* **Given request**
Please quote exactly the opening lines of the data, from the first line to the one where "return [(radius +" appears.

##### Data section

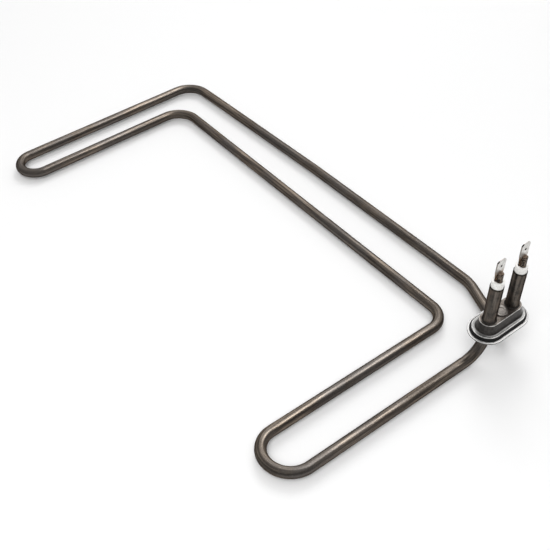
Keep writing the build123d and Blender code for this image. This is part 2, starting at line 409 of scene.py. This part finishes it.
def rounded(radius, height, edge, sweep, steps):
    """Profile points of a rounded edge about its centre, from one angle to another."""
    low, high = sweep
    angles = [low + (high - low) * i / steps for i in range(steps + 1)]
    return [(radius + edge * cos(a), height + edge * sin(a)) for a in angles]


def store(piece, name, kind, field, values):
    """Store a named value for each point of a skin, for its material to read."""
    layer = piece.data.attributes.new(name, kind, "POINT")
    for item, value in zip(layer.data, values):
        setattr(item, field, value)


# Materials and other shader nodes


class Nodes:
    """Adds and links the shader nodes of a new material or world."""

    def __init__(self, owner, shader="Principled BSDF"):
        owner.use_nodes = True
        self.owner = owner
        self.tree = owner.node_tree
        self.shader = self.tree.nodes[shader]

    def add(self, kind, **settings):
        node = self.tree.nodes.new(kind)
        for key, value in settings.items():
            setattr(node, key, value)
        return node

    def link(self, source, target):
        self.tree.links.new(source, target)

    def coordinate(self, kind):
        return self.add("ShaderNodeTexCoord").outputs[kind]

    def place(self):
        return self.coordinate("Object")

    def stored(self, name, output):
        """A value that store() left on the mesh."""
        return self.add("ShaderNodeAttribute", attribute_name=name).outputs[output]

    def part_of(self, vector, axis):
        """One component of a vector."""
        node = self.add("ShaderNodeSeparateXYZ")
        self.link(vector, node.inputs["Vector"])
        return node.outputs[axis]

    def facing(self, axis):
        """1 on faces square to an axis, 0 on those along it."""
        return self.maths("ABSOLUTE", self.part_of(self.coordinate("Normal"), axis))

    def along(self, vector, direction):
        """How far a vector points in a fixed direction."""
        node = self.add("ShaderNodeVectorMath", operation="DOT_PRODUCT")
        self.link(vector, node.inputs[0])
        node.inputs[1].default_value = direction
        return node.outputs["Value"]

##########

* **Result of this task**
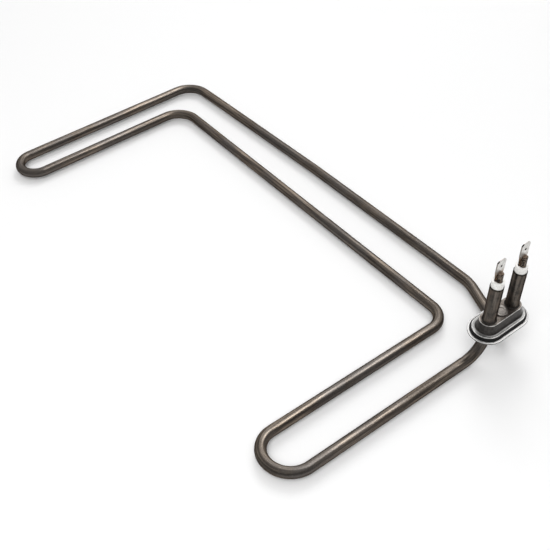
Keep writing the build123d and Blender code for this image. This is part 2, starting at line 409 of scene.py. This part finishes it.
def rounded(radius, height, edge, sweep, steps):
    """Profile points of a rounded edge about its centre, from one angle to another."""
    low, high = sweep
    angles = [low + (high - low) * i / steps for i in range(steps + 1)]
    return [(radius + edge * cos(a), height + edge * sin(a)) for a in angles]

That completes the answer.